The investor who is helping you buy this business will have an expected outcome.
If it is a bank – should you be able to acquire a business that can utilize debt – they want cash flow coverage and guarantees of repayment. (“We don’t make investments, we lend money that we expect to be repaid,” they say.) And, fair enough. The interest rates banks typically get are substantially less than what an investor expects.
If you cannot use bank debt, - or if you can use some but still need substantial equity – where will you get it and under what terms?
None of us would go to buy a car not knowing where we might get the money, or if anyone would lend it to us. Said another way, we understand bank debt, but we need to consider the same kind of questions for equity investors. What rate of return do they expect? Is their IRR goal 25%? Less? More? Does the nature of the business generally provide these types of returns?
What else might they want? (From a financial “want” point of view, some investors – especially private equity investors who are not VCs – may want you to be an LLC and assign them all of the early tax losses.
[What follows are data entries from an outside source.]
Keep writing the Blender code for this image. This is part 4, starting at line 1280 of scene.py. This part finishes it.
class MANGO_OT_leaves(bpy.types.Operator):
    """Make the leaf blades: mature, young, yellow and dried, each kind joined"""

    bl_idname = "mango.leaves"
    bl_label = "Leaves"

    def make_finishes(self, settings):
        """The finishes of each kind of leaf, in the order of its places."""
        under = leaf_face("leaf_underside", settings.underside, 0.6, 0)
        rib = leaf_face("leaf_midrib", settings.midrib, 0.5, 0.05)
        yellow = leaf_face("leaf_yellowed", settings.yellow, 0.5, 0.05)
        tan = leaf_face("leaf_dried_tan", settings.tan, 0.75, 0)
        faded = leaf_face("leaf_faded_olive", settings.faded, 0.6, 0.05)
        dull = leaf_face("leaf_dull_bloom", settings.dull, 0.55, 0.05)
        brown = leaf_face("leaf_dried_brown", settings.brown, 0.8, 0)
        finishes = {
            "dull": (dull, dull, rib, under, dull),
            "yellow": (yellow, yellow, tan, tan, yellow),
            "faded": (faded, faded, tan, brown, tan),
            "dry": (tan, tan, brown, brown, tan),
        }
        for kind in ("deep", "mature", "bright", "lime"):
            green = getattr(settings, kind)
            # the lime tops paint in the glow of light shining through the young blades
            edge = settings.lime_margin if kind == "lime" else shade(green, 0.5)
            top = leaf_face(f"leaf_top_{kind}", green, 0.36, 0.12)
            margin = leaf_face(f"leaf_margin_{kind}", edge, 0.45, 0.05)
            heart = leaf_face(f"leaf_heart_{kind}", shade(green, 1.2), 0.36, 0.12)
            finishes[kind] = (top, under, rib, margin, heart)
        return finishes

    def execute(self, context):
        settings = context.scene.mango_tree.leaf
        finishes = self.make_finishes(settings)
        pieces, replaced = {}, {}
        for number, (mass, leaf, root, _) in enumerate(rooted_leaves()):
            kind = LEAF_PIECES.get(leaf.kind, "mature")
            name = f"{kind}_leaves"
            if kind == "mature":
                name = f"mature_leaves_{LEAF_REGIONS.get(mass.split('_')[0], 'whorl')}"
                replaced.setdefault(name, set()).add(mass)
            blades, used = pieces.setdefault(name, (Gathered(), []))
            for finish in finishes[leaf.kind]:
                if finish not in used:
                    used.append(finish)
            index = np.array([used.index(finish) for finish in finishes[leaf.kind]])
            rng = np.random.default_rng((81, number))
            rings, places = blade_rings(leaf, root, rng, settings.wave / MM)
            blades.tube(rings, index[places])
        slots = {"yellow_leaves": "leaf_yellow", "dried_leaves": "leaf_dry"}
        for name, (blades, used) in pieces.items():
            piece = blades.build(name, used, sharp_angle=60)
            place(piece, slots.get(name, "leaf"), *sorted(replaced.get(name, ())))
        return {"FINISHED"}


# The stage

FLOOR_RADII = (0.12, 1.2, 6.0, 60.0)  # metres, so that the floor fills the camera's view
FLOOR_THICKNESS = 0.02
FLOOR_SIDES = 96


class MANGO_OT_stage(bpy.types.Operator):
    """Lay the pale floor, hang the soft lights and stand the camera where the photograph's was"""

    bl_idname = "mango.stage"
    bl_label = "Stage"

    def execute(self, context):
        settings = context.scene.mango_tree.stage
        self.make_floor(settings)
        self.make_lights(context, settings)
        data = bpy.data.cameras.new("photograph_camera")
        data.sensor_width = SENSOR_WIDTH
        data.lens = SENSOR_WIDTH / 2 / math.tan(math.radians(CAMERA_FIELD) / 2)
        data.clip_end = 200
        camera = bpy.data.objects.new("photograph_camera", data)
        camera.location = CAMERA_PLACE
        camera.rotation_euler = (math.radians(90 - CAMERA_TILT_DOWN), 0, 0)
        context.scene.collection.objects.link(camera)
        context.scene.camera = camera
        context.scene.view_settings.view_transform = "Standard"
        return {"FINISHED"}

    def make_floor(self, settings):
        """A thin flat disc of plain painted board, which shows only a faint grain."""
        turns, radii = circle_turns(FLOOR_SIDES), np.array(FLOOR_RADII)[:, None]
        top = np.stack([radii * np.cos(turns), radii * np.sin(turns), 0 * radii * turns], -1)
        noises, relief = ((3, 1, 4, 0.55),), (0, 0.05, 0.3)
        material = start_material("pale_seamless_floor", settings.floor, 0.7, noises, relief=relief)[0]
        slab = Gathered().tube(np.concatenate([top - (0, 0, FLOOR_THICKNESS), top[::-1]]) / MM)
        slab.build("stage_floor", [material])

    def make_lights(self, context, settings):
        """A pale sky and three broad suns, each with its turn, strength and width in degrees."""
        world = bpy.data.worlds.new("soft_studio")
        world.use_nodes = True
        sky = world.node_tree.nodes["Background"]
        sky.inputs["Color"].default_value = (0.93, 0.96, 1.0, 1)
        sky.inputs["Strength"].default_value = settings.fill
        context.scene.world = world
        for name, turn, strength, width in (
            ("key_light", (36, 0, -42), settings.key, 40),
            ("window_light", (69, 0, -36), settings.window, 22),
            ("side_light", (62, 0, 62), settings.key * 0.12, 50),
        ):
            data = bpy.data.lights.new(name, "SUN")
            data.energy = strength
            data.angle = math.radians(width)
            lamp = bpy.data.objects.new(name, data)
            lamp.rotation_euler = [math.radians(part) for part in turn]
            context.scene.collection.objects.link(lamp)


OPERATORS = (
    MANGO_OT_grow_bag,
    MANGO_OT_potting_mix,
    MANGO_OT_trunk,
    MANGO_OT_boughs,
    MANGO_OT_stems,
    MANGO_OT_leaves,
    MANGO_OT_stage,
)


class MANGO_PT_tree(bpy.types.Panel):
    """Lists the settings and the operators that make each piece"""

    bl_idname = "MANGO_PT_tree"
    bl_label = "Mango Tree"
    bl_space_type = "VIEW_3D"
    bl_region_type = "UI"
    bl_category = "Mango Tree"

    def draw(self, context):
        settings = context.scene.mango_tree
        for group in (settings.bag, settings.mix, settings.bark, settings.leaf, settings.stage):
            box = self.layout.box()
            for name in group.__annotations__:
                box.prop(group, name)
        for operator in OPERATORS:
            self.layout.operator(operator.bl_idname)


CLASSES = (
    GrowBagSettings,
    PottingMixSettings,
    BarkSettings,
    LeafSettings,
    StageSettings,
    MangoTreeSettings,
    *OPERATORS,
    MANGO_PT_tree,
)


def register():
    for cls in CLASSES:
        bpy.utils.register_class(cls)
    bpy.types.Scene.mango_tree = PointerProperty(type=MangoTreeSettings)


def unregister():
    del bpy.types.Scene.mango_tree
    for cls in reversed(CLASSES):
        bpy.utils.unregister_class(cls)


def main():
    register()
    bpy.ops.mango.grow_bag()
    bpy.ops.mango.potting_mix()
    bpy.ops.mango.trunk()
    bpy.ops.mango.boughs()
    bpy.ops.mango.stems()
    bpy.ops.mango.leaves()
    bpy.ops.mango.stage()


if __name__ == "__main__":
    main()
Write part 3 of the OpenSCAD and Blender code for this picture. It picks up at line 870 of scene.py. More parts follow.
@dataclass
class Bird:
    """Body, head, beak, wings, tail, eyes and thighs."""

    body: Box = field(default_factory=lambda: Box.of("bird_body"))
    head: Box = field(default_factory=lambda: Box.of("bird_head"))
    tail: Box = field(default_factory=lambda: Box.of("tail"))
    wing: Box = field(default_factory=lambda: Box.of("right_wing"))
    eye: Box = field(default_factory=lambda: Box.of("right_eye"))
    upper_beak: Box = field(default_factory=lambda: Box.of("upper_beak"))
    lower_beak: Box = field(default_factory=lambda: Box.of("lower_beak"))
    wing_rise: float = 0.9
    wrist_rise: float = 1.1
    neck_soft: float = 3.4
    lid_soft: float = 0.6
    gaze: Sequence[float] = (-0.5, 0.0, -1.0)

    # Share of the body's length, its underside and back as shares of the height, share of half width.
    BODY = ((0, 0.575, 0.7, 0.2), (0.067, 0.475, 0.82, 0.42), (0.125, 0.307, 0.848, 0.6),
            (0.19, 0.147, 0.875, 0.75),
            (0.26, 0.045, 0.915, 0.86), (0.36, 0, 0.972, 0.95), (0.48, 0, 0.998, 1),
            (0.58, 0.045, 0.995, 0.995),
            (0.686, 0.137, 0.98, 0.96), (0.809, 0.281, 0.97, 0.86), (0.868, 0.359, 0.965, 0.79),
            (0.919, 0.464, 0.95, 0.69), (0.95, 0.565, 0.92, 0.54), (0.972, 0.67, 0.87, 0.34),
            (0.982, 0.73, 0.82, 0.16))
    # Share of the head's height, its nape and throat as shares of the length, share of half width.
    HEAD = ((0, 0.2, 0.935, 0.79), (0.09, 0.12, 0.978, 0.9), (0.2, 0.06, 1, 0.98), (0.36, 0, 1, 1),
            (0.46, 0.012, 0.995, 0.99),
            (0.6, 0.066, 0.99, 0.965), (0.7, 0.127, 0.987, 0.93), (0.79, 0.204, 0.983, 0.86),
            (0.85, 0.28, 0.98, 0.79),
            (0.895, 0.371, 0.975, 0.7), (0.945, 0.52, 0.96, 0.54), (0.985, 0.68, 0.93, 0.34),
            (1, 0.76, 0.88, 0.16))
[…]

Under the correct circumstances, that can be a bonus for you.)
It is true, it seems to me, that nothing really comes together until there is a real business to consider, but that first opportunity may not have much chance of success without a pretty good answer to this question.
If a business has cash flow, how do I figure out if I can finance it?
Start with the basics of debt flow coverage ratios and see if the funds you have for equity will be enough when combined with the company’s cash flow, to support debt.
As an example, if you can come up with $1Million in equity on your own, that might mean that you could (in a really rough estimate sort of a way) look at opportunities with cash flow at market caps of about $5MM. By “with cash flow” I mean with adequate cash flow to support $4MM in debt on common commercial terms. Of course, in the real transaction, debt structure is going to be a lot more complex than a single term loan, and may well include separate a real estate transaction as well as lines of credit, debt subordinated to the bank, and so forth. But it is important for the potential buyer to be able to get to a “back of the envelope” calculation that helps limit the breadth of the search.
A business selling for $5MM with adequate debt coverage ratio cash flow may sell for somewhere in the 3-7 times EBIT range. At an assumed blended interest rate of 8% and a 7 year amortization, with 20% down, an EBIT of 6 will generate a cash flow coverage ratio of about 1.11. It won’t work at an EBIT of 7.
What if I have to get an equity investor as well as debt financing?
An investor is going to want either some sort of cash-flow based return (For instance, 95% of the free cash flow until 2X the investment, with a two year period, with a penalty for not making the number) or a sale-of-the-company event to return the investment, or some sort of minimum repurchase price based on the entrepreneur’s ability to do a recapitalization at a market value attractive to the buyer. And, of course, the bank will want to be paid or refinanced before your investor is paid out.
What if I don’t have bank financing, but only an equity partner?
The structure as to how the investor gets paid remains the same. It is important, however, to figure out exactly how the investor will be paid off. I think a necessary part of this process is building actual examples of payouts on spreadsheets that you – the business buyer – can use to decide if what is being proposed can be done by the business being considered. Sounds obvious. I’m amazed how often it is not.
People get into deals that wind up badly not because the business fails, but because it went more slowly than planned and this was not foreseen in the investment agreement.
On the other hand, deals constructed by advisors that put total control as to amount and timing of payouts in the hands of the entrepreneur will be avoided by smart investors. These risk turning into lifestyle businesses that pay a nice salary to the owner who works in the business and not much to investors.